En la serie de moda facturada desde Corea del Sur los juegos infantiles se revelan con toda la crudeza que esconde su apariencia blandiblú. En una dimensión antropológica, se supone que los niños juegan para prepararse para la guerra o para la vida, un entrenamiento que se ha vuelto más sutil y educativo con los años pero que en las infancias del siglo pasado era tirando a jibarísimo. La verdad es que no se entiende muy bien cómo sobrevivimos a aquellos disparates lúdicos. Lo normal hubiese sido que los juegos se hubiesen saldado con una epidemia de fracturas limpias de columna, empalamientos radicales en varas de hierro oxidadas y pérdidas de hermanos en la jungla hostil de la ciudad que frecuentábamos sin un triste adulto que echarnos a la cara.

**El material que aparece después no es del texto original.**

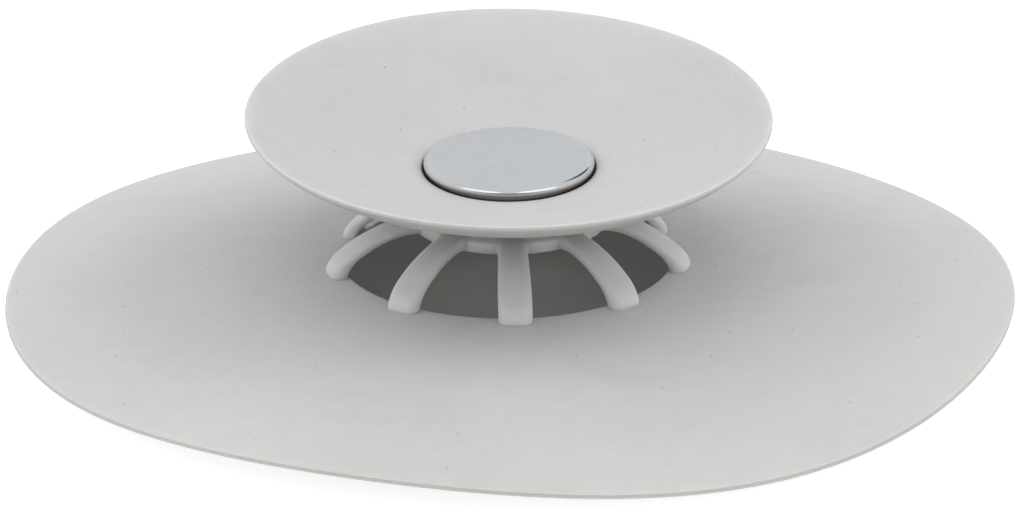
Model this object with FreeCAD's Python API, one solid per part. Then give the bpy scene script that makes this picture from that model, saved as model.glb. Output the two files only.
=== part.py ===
"""Push-down drain stopper with a strainer cage, standing on its flexible flange.

A thin domed rubber flange lies on the basin floor around the drain. Ten arched ribs rise from the
edge of its hole to a hub, and the gaps between them strain the water. The hub carries a shallow
rubber dish with a stainless push button in its middle. Pushing the button folds the ribs and
lowers the dish over the hole. Millimetres, +Z up, origin at the middle of the flange's underside.
"""
import FreeCAD, Part
import os
from FreeCAD import Vector
from math import atan, cos, radians, sin, tan

# Flange: flat sealing land outside, a gentle dome inside, a round hole over the drain.
FLANGE_R = 75.0
FLANGE_T = 1.2
LAND_INNER_R = 66.0
EDGE_ROUND = 0.35
HOLE_R = 25.3
HOLE_TOP_Z = 9.2

# Ribs: arched bars from the hole's edge to the hub.
RIB_COUNT = 10
RIB_FIRST_DEG = -88.3
RIB_WIDTH = 4.8
RIB_CROWN_ROUND = 0.55
RIB_TO_HUB_GAP = 0.3
RIB_END_RISE = 7.5
RIB_END_T = 1.4
# Side outline of a rib from its foot inwards: (radius, height above the hole's edge).
RIB_CROWN = ((27.7, 0.4), (26.7, 1.9), (25.1, 3.1), (22.2, 5.1), (19.0, 6.6))
RIB_BELLY = ((25.7, 0.3), (23.9, 2.6), (20.3, 4.7), (17.2, 5.8))

# Hub: round cap that the ribs run to, with a neck up to the dish.
HUB_R = 14.85
HUB_BOTTOM_Z = 14.7
HUB_EDGE_T = 1.5
HUB_EDGE_ROUND = 0.6
HUB_BREAK = 0.3
HUB_TOP_SLOPE_DEG = 18.0
HUB_RING_WALL = 2.4
HUB_ROOF_Z = 16.0
HUB_BOSS_R = 7.0
HUB_BOSS_Z = 15.2
NECK_R = 9.0
NECK_TOP_Z = 19.9

# Dish: shallow cone with a recess for the button.
DISH_RIM_R = 38.85
DISH_RIM_Z = 31.9
DISH_LIP_Z = 22.9
DISH_WALL = 1.9
DISH_SAG = 0.45
DISH_FOOT_FLARE = 0.6
DISH_UNDER_START = 0.8
RIM_T = 0.8
RIM_DROP = 0.45
# Corners of the undercut side of the rim: (radius, height).
RIM_SIDE = (38.2, 30.3)
RIM_FOOT = (36.2, 28.9)
RECESS_R = 13.2
RECESS_FLOOR_Z = 21.4
LIP_ROUND = 0.5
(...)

En realidad, lo que no se entiende es cómo sobrevivimos a la infancia en general, a aquella infancia sin cinturón de seguridad ni sillitas elevadoras, de yogur caducado y sucedáneo de chocolate, de visvaporú y Quimicefa, de estufa de butano y chicle con azúcar, de juegos reunidos Geiper y parchís, de canicas y mete el morrete en la clarita de cerveza, alegría, alegría.

Viendo los juegos del calamar siento otra vez el golpetazo de un coxis en la rabadilla durante aquel huevo, pico, araña en el que unos saltaban sobre los lomos de los otros con todo el ímpetu que el cuerpo daba; el latigazo del zurriaga la melondra; el frío metálico de los columpios que hoy serían potros de tortura y gasolina para los padres de WhatsApp. Siento incluso el nervio de tener que elegir entre ser policía y ladrón, indio o vaquero.

La infancia es hoy tan mullida como los tapetes de goma que forran los parques infantiles, pero mucho más solitaria.